3.1.3 Proof of Theorem 7

Lemma 58.

Consider a language $L\in{\mathsf{NP}}$ . For $s_{2},\varepsilon^{-1}:\mathbb{N}\to\mathbb{N}$ and a constant $c\in\mathbb{N}$ , assume that $({\mathsf{SIZE}}[s_{2}],\varepsilon)$ -secure $c\log n$ -length witness encryption exists for $L$ . Let the polynomial $s_{1}$ be such that $s_{1}(n)$ upper bounds the running time of ${\mathsf{Dec}}$ on $L$ -instances of length $n$ . Let $s_{1}^{\prime}(c\log n)=4\cdot s_{1}(n)\cdot\log n$ , $s_{2}^{\prime}(c\log n)=s_{2}(n)$ , and $2\cdot\varepsilon^{\prime}(c\log n)=\varepsilon(n)$ . Assume, for some ${\mathsf{E}}$ -computable distribution family $D$ , that ${\mathsf{E}}\nsubseteq{\mathsf{io\text{-}}}{\mathsf{SIZE}}_{D}^{\frac{1}{2}+% \varepsilon^{\prime}(n)}[s_{2}^{\prime}(n)]$ .
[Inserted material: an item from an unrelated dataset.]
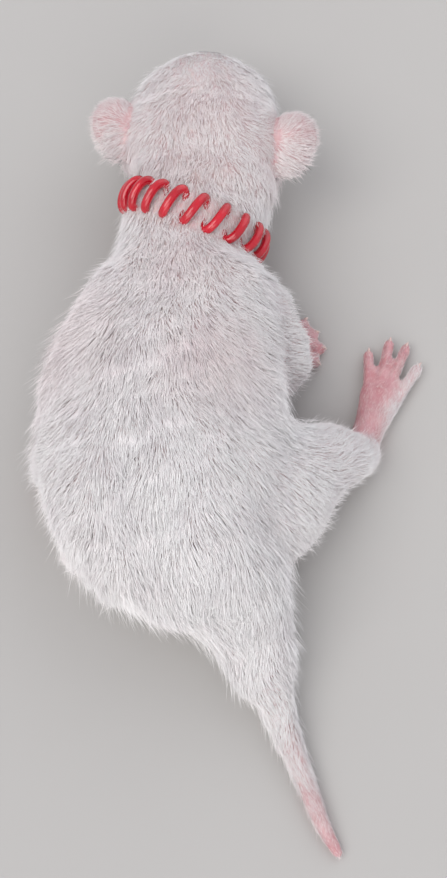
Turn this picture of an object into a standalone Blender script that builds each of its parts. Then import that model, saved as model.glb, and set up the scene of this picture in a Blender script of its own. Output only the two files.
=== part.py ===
"""A kitten about one week old, asleep on its belly, with a spiral coil collar round its neck.

The model is still. +Y points to the head, +X to the kitten's right, +Z is up, and the belly, chin,
feet and tail rest on flats at z = 0. Lengths below are millimetres and become metres when a mesh is
made. The solids reach to the tips of the short coat.
"""

import math

import bmesh
import bpy
import numpy as np
from mathutils import Euler, Matrix, Vector
from mathutils.bvhtree import BVHTree

for old in list(bpy.data.objects):
    bpy.data.objects.remove(old, do_unlink=True)

MM = 0.001
GAP = 0.3

# The middle of the whole footprint, which becomes the model's origin.
MIDDLE = (1.7, 11.2, 0)

# A station of a tube holds centre x, y, z, half-width and half-height.
TRUNK = [
    (-4.9, 57, 16.4, 15.8, 13.8),
    (-5.9, 50, 15.9, 14.9, 13.7),
    (-6.6, 44, 15.5, 15.0, 14.2),
    (-6.6, 36, 15.5, 17.6, 15.6),
    (-8.7, 26, 15.9, 20.8, 16.8),
    (-11.2, 12, 16.4, 23.6, 17.9),
    (-11.0, -2, 16.8, 24.0, 18.4),
    (-8.2, -13, 16.8, 22.6, 18.2),
    (-4.0, -21.5, 15.8, 16.6, 16.6),
    (1.4, -27.5, 12.8, 11.4, 12.8),
    (5.4, -34.5, 8.4, 7.7, 8.2),
    (9.0, -44.7, 5.4, 4.2, 5.0),
]
TAIL = [
    (1.8, -29, 10.5, 9.4, 9.8),
    (5.6, -35.3, 8.3, 7.6, 8.2),
    (6.9, -40.0, 6.4, 6.2, 6.6),
    (9.0, -44.7, 4.7, 4.0, 4.8),
    (11.3, -50.6, 3.2, 2.8, 3.3),
    (12.8, -54.7, 2.4, 2.3, 2.5),
    (15.0, -60.4, 1.8, 1.95, 2.0),
    (17.6, -67.2, 1.4, 1.55, 1.6),
    (20.3, -72.2, 1.0, 1.15, 1.2),
]

# The right hind leg is thrown out to the side and its foot points forward, sole down.
LEG_RIGHT = [
    (0.5, -14, 14, 14.0, 13.5),
    (8.5, -7.5, 12.4, 13.2, 12.4),
    (15.5, -2, 10.4, 9.4, 9.8),
    (20, 0.8, 8.6, 7.2, 7.8),
    (23.5, 2.2, 6.6, 5.8, 6.2),
    (26.0, 3.7, 4.8, 4.4, 4.6),
]
FOOT_RIGHT = [
    (25.8, 3.4, 3.9, 4.1, 4.1),
    (28.2, 8.4, 3.1, 3.2, 3.3),
    (30.3, 14.0, 2.4, 3.8, 2.5),
    (31.6, 18.0, 2.1, 4.5, 2.2),
]
TOES_RIGHT = [
    ((29.0, 17.6), (29.6, 27.4)),
    ((30.9, 18.6), (33.9, 29.9)),
    ((33.0, 18.6), (37.2, 28.9)),
    ((34.8, 17.0), (39.3, 24.2)),
]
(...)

Then, there is a half-Levin reduction $(R,R_{wit})$ from $L$ to ${\mathsf{GapDistMCSP}}_{s_{1}^{\prime}}^{s_{2}^{\prime}}[\varepsilon^{\prime}]$ mapping $L$ -instances of length $n$ to truth-tables of length $n^{c}$ , where $R_{wit}$ runs in time at most $s_{1}^{\prime}(c\log n)$ .

Proof.

The reduction $R$ will first define a distribution $\mathcal{E}$ as in the proof of Lemma 52: namely,

Sample $b\sim\mathcal{U}$ . Let $x:={\mathsf{Enc}}(z,b)\in\{0,1\}^{c\log n}$ . Output $(x,b)$ .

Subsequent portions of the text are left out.